The portion of the route between Stoughton and Taunton, proposed for construction in Phase 2, has proved the most controversial part of the project. While the cities of Taunton, Fall River, and New Bedford pushed for the project, the towns of Raynham and Easton objected to the Stoughton route beginning in the 1990s, citing concerns about pollution, traffic, and grade crossing safety. The two towns began legal action opposing the project in 1997; Stoughton joined in 2001. Their legal fight focused on potential impacts to the Hockomock Swamp. In his 2002 approval of the Final Environmental Impact Report, Secretary of Environmental Affairs Robert Durand mandated the construction of a trestle through the swamp to reduce impacts. Later planning included the trestle plan.

In 2007, voters in Raynham elected to seek mitigation for impacts rather than continue litigation.

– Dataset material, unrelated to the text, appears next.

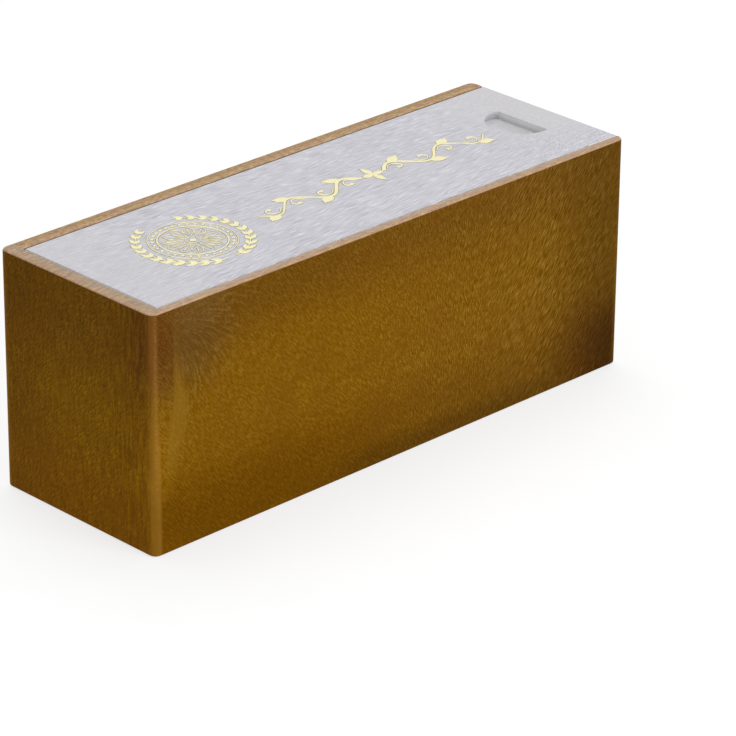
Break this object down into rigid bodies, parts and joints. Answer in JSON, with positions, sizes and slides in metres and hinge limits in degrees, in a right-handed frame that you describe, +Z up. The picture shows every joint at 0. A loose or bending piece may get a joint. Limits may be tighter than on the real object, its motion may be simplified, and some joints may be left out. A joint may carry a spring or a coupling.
{
  "type": "domino storage box",
  "caption": "Lacquered wooden box for a set of domino tiles, with a silver-grey sliding lid that runs in undercut grooves and has a half-moon thumb notch.",
  "frame": {"origin": "middle of the underside", "axes": "+X towards the exit end, the way the lid slides out; +Y across the box; +Z up"},
  "size_m": [0.192, 0.065, 0.075],
  "materials": {
    "lacquered_wood": "brown stain under gloss lacquer",
    "bottom_plywood": "sealed, unstained",
    "lid_finish": "satin silver-grey paint, finely brushed",
    "foil_print": "pale gold foil"
  },
  "bodies": {
    "box": {"closed_end_board": "lacquered_wood", "exit_end_board": "lacquered_wood", "front_board": "lacquered_wood", "back_board": "lacquered_wood", "bottom_panel": "bottom_plywood"},
    "lid": {"lid": "lid_finish"}
  },
  "joints": [
    {"name": "lid_slide", "type": "slide", "parent": "box", "child": "lid", "axis": [1, 0, 0], "range_m": [0, 0.19]}
  ]
}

Easton voters made the same choice in 2008. In 2009, Stoughton officials indicated that they would seek for a tunnel to be built through the downtown area — as was done in Hingham on the Greenbush Line — with Stoughton station moved underground. A town committee found that the state was unlikely to fund such a plan. In 2014, Raynham officials expressed interest in lowering tracks under Route 138 to prevent traffic impacts. When plans for the phased approach were announced in 2017, Stoughton, Easton, and Raynham officials continued their previous opposition to the project.

Whether Phase 2 of the project will ever be built is unclear. By mid-2024, MassDOT no longer indicated that it would be built by 2030. No funding for Phase 2 was included in the MBTA's FY 2026–2030 capital investment plan in 2025.